[CF 1270F]Awesome substrings

Difficulty Ratings

Idea Creativity: 3/5
Techniques Used: 2/5
Implementation : 3/5
#beattheproblemsetter

Problem Link

Link by antontrygubO_o.

$O(N\sqrt{N})$ Solution

Not going to describe much because editorial talked about this. Basically, you seperate the awesome substrings into 2 cases, one is number of '1's less than $K$, and one is number of '1's more than or equal to $K$. Then you can do $NK$ on case 1 and $\frac{N^2}{K}$ on case 2.

$O(Nlog^2(N))$ Solution by gs12117

Consider you plot a path in a coordinate plane, where you start at origin, walk rightwards if you encounter a '1' or upwards otherwise. Then we are finding the number of pairs of points that have an integer slope. So assume we are enumerating $K$ from 0 to $N$, the slope and count the number of valid pairs which has slope equals to $K$. Lets see what happens when we fix $K$.
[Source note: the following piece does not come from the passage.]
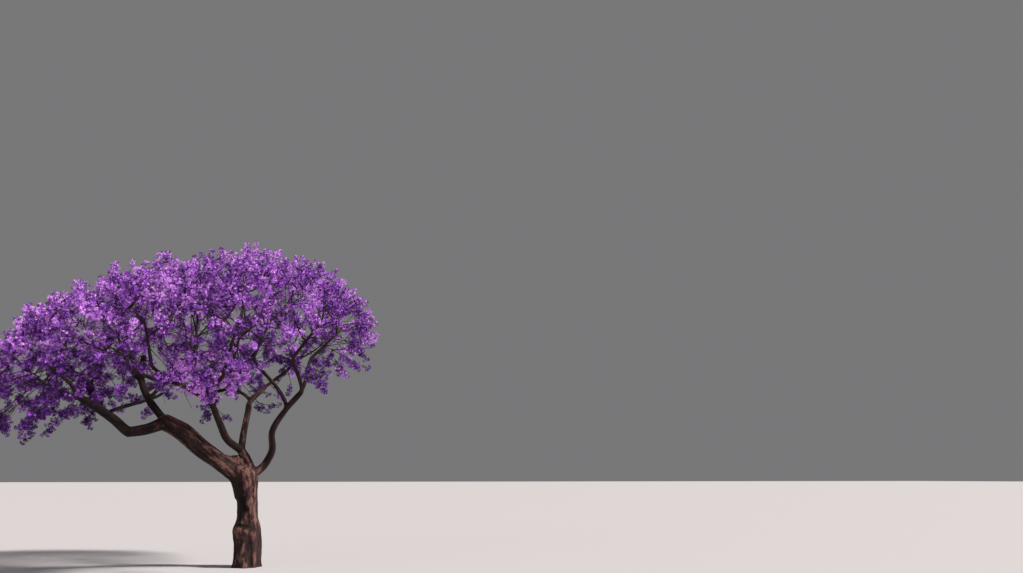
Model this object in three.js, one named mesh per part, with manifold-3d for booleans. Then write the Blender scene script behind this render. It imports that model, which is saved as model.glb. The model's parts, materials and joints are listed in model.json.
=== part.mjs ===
/**
 * A jacaranda in full bloom, in millimetres, +Z up. The origin is the middle of the flat cut
 * under the trunk, +X is to the right in the usual view of the tree and +Y is away from it.
 *
 * The trunk is stout to waist height, narrows, leans left and forks low, with a fold up its front
 * where two stems have grown together. One heavy bough leans out to the left, and a shoulder
 * carries the lighter boughs. Their ends fork again into boughs that run up under a wide, shallow,
 * hollow crown. Each of those ends in one mass of blossom: twigs grown by a seeded rule from one
 * stem, with a spray of bloom on each tip.
 */
import * as THREE from "three";
import { mergeVertices } from "three/addons/utils/BufferGeometryUtils.js";
import Module from "manifold-3d";

const wasm = await Module();
wasm.setup();

// Driving dimensions, in millimetres. A slope is a rise for each millimetre along X.
const UP_Y = new THREE.Vector3(0, 1, 0); // the long way of a cylinder before it is turned
const GAP = 0.3; // between two solids that meet
const WELD = 1e-3; // vertices nearer than this are one
const FLATNESS = 0.1; // faces this near to one plane are merged where solids join
const TRUNK = {
  height: 2240,
  waistRadius: 250,
  barrelExtra: 62, // how much thicker the trunk is below the waist
  barrelTop: [850, 1300], // heights over which that extra fades out
  barrelShorter: 170, // how much sooner it has faded on the side of the burl
  forkExtra: 75, // how much it swells again towards the fork
  forkStart: 1600,
  flare: 30, // root flare at the ground
  flareHeight: 130,
  lean: 238, // how far left the fork lies of the foot
  leanFrom: 2250, // the height at which the lean is measured
  leanPower: 2.6,
  buttress: 26, // depth of the root lobes
  buttressHeight: 420,
  flute: 11, // depth of the flutes higher up
  burl: 60, // how far the burl stands out, to the left and a little towards the viewer
  burlAngle: -155,
  burlHeight: 860,
  burlSpread: 230,
  fold: 40, // depth of the fold between the two stems that the trunk has grown from
  foldFrom: [1050, 1450], // heights over which the fold deepens
  foldAngles: [-95, -131], // where it runs, from +X towards +Y, at the two heights below
  foldHeights: [1150, 2100],
  foldWidth: 19,
  sides: 20,
  rings: 14,
};
const CROWN = {
  middle: [-1650, 0],
  reach: [4650, 4300], // half widths along X and Y
  rimHeight: 5350, // where the dome meets the rim, at X = 0
  rimSlope: 0.14,
  rise: 2560, // from the rim to the top of the dome
  fullness: 2.6, // 2 is an ellipsoid, more is flatter on top
  lipHeight: 4180, // lowest edge of the crown, at X = 0
  lipSlope: 0.17,
  lipCurl: 560, // how much further the edge rises at the crown's right end
  hollow: 1450, // how far the underside rises in the middle
  sag: 1200, // how far it comes down again round the tips of the front boughs
  sagMiddle: [-1050, -1500], // where it comes down furthest, in plan
  sagReach: 1080, // how far from there it is less than half as deep
  lane: 30, // clear width between two masses
  massReach: 1950, // how far a mass may reach from its middle
  heart: 0.35, // share of the depth at which a mass's stem ends
  lump: 210, // how far a mass's edge drops below its middle
  lumpReach: 1300,
  hangShare: 0.3, // share of the depth, from below, in which sprays hang out of the underside
  hangPower: 1.5,
};
const SPRAY = { length: 720, width: 490, thickness: 350, lift: 0.35 }; // lift: how far it turns up
const TWIG = {
  tipRadius: 9, // of a twig that carries one spray, where it leaves its fork
  sunk: 0.35, // how far past its spray's middle a twig's point lies
  forkRadius: 18,
  forkTaper: 0.85, // tip of a fork, as a share of its base
  power: 0.3, // how a twig's radius grows with the tips it carries
  forks: 6, // twigs of the framework
  forkReach: 0.82, // share of the crown's reach that the framework keeps to
  forkDepth: [0.35, 0.75], // shares of the depth between which its twigs end
  forkRoom: 27, // half width that a framework twig needs
  sites: 44, // places tried for a spray
  tips: 21, // sprays kept
  highTips: 0.6, // share of the sprays that lie high
  highFrom: 0.75, // share of the depth above which a spray counts as high
  shortest: 0.7, // least way from a joint to the end of its spray, in lengths of a spray
  spacing: 190, // least distance between two sprays' probes
  crowding: [0.35, 0.6, 0.8], // shares along a twig where it has a probe for that
  tries: 10, // candidates for each place
  clearance: 25, // from a twig or spray to any limb
  steps: 12, // places along it at which that is tested
  sides: 3,
  leaning: 0.6, // how far back a twig leaves, as a share of its distance out
  firstJoint: 0.4, // share of a framework twig before its first joint
  pathWeight: 0.4, // how much a long way back to the stem counts against a joint
};
const COLLAR = { extra: 0.28, reach: 1.3, flush: 0.97 }; // how a limb swells where it leaves its parent
const DOME = [[0.5, 0.82], [0.8, 0.45]]; // rings past a forking end: distance on, and width
const SEEDS = { first: 101, step: 37 };
const LIMB_STEP = 60; // spacing of the points that stand for a limb in clearance tests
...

Imagine we building a graph, where each $x$ coordinate is a node, and an edge is built between $x_i$ and $x_j$ if there exists point on path $(x_i,y_i)$ and $(x_j,y_j)$ such that $\frac{y_j-y_i}{x_j-x_i} \ge K$. We can see that each connected component must be an interval. To see that, imagine 3 points $(x_i,y_i)$,$(x_k,y_k)$,$(x_j,y_j)$ where $\frac{y_j-y_i}{x_j-x_i} \ge K$ and $x_i \lt x_k \lt x_j$ holds. Then, at least one of $\frac{y_j-y_k}{x_j-x_k} \ge K$ and $\frac{y_k-y_i}{x_k-x_i} \ge K$ holds. Obviously, we only need to care about pairs that lie on the same component. Lets look at one of the connected components $[x_l,x_r]$.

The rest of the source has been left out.